# Objective:
It is required that all of the data be written out exactly.

** begin Collected data **

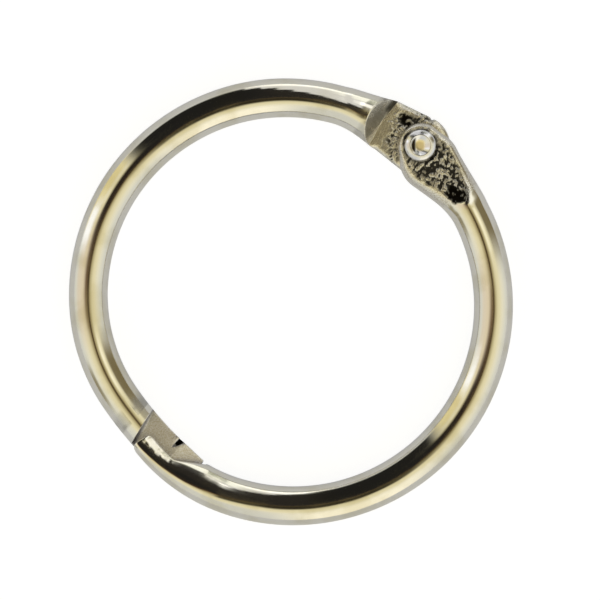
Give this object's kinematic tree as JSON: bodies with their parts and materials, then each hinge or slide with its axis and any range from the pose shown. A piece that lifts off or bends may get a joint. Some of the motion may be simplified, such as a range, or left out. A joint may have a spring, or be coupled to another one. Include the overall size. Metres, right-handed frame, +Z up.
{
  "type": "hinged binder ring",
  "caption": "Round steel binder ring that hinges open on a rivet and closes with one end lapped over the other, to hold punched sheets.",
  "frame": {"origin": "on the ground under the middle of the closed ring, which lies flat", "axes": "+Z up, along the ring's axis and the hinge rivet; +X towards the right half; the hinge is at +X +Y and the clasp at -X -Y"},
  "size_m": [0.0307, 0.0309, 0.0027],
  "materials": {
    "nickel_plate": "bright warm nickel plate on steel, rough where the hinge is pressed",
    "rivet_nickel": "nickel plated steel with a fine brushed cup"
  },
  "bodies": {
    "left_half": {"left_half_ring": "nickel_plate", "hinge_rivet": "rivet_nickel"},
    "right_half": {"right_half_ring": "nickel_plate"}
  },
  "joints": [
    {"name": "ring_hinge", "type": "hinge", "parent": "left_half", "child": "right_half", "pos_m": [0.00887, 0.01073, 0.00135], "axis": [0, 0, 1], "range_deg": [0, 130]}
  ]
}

** end Collected data **

# Task solution:
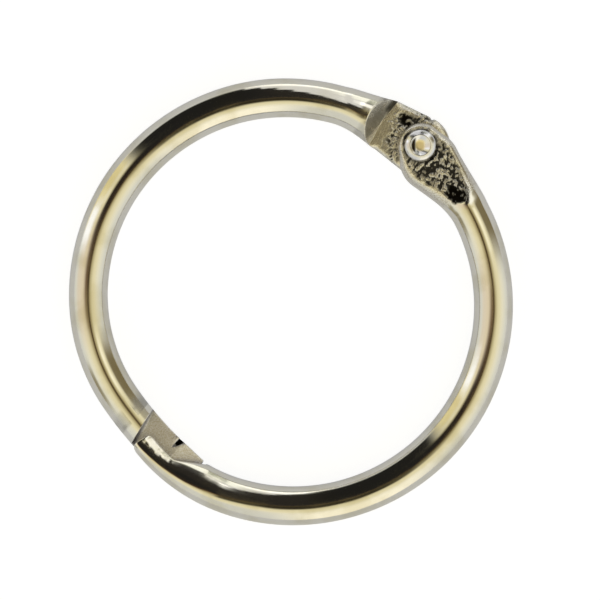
Give this object's kinematic tree as JSON: bodies with their parts and materials, then each hinge or slide with its axis and any range from the pose shown. A piece that lifts off or bends may get a joint. Some of the motion may be simplified, such as a range, or left out. A joint may have a spring, or be coupled to another one. Include the overall size. Metres, right-handed frame, +Z up.
{
  "type": "hinged binder ring",
  "caption": "Round steel binder ring that hinges open on a rivet and closes with one end lapped over the other, to hold punched sheets.",
  "frame": {"origin": "on the ground under the middle of the closed ring, which lies flat", "axes": "+Z up, along the ring's axis and the hinge rivet; +X towards the right half; the hinge is at +X +Y and the clasp at -X -Y"},
  "size_m": [0.0307, 0.0309, 0.0027],
  "materials": {
    "nickel_plate": "bright warm nickel plate on steel, rough where the hinge is pressed",
    "rivet_nickel": "nickel plated steel with a fine brushed cup"
  },
  "bodies": {
    "left_half": {"left_half_ring": "nickel_plate", "hinge_rivet": "rivet_nickel"},
    "right_half": {"right_half_ring": "nickel_plate"}
  },
  "joints": [
    {"name": "ring_hinge", "type": "hinge", "parent": "left_half", "child": "right_half", "pos_m": [0.00887, 0.01073, 0.00135], "axis": [0, 0, 1], "range_deg": [0, 130]}
  ]
}